Harmonically Converge
The harmonized lines of Allman and co-guitarist Dickey Betts were a defining element of the original Allman Brothers sound. Ex. 4a features a tightly arranged blend of fourth and third harmonies based on “Revival,” the infectious opening cut from Idlewild South. For total authenticity, play the notes that appear on the and of beat two and on beat three in both measures one sixteenth-note pulse earlier. And for a little bit of country, check out the improvised twin lead work à la “Mountain Jam” in Ex. 4b. Allman and Betts were well-known for harmonizing lines on the fly, and this fragment begins with semi-“outside” sevenths and sixths, then concludes with more characteristic fourths and thirds. The two harmonic schemes are derived mainly from the E pentatonic major scale, and, with practice, it’s possible for a single guitar to play both parts simultaneously (as is also
the case with Ex. 4a.) For a complete dual-guitar harmony workout, dig out the August 1999 GP and dig into my full transcription of “In Memory of Elizabeth Reed.”

9

Take Modal Excursions
Whether it’s a ten-minute solo during “Elizabeth Reed,” or one of the Brothers’ trademark extended cadenzas, you’ve gotta get fluent with the kind of extended modal jamming that permeated the band’s live performances. The emphasis on Am7’s upper extensions—the 9 (B), 11 (D), and 13 (F#)—played over the Im7-IV Dorian-based vamp in Ex. 5a reveals Allman’s professed admiration for the modal jazz of Miles Davis and John Coltrane.

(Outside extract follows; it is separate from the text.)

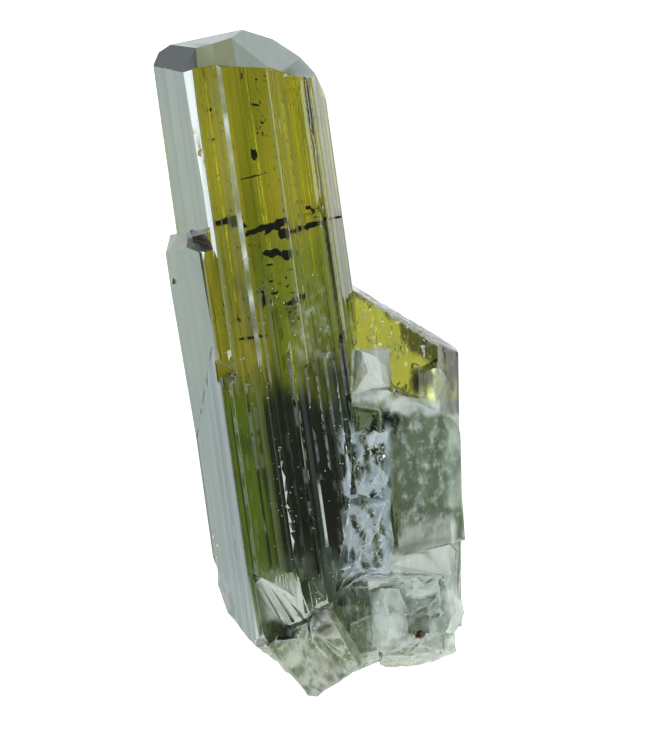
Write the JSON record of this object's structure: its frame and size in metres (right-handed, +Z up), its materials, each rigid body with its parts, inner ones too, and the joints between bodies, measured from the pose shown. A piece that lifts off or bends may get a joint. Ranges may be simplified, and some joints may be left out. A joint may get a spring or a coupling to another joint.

Ex. 5b is derived from three successive motifs that Allman regularly reprised during his extended closing improvisations in the Allman Brothers staple “You Don’t Love Me”: sliding parallel fifths reminiscent of his work on Clapton’s arrangement of “Little Wing,” a legato reading of the melody to “Joy to the World,” and a flashy display of upper-register A major-based thirty-second-note triplets.

10

Know a Must-Know Solo
Of course, you’ll need to learn a few key Duane Allman leads to really get inside the legend’s head. Allman’s 16-bar “Hoochie Coochie Man” solo [Ex. 6] may not be as well-known as some of his more famous lead work, but it’s a textbook look at Skydog’s fearlessly inventive style applied to a timeless Willie Dixon standard. Amazingly, Allman still manages to conjure a slide vibe using only a pick and bare fingers—compelling evidence that with or without bottleneck, this was simply how the guitarist heard his instrument. Savor his staccato call-and-response phrases (bars 1 – 8), deceptive pre-bends (bars 2, 3, 7, 13, and 14), gritty over-bends (bars 1, 4, 5 and 10), two-against-three poly-rhythms (bars 13 and 14), and, as Duane so aptly put it, “Just rock on, and have you a good time!”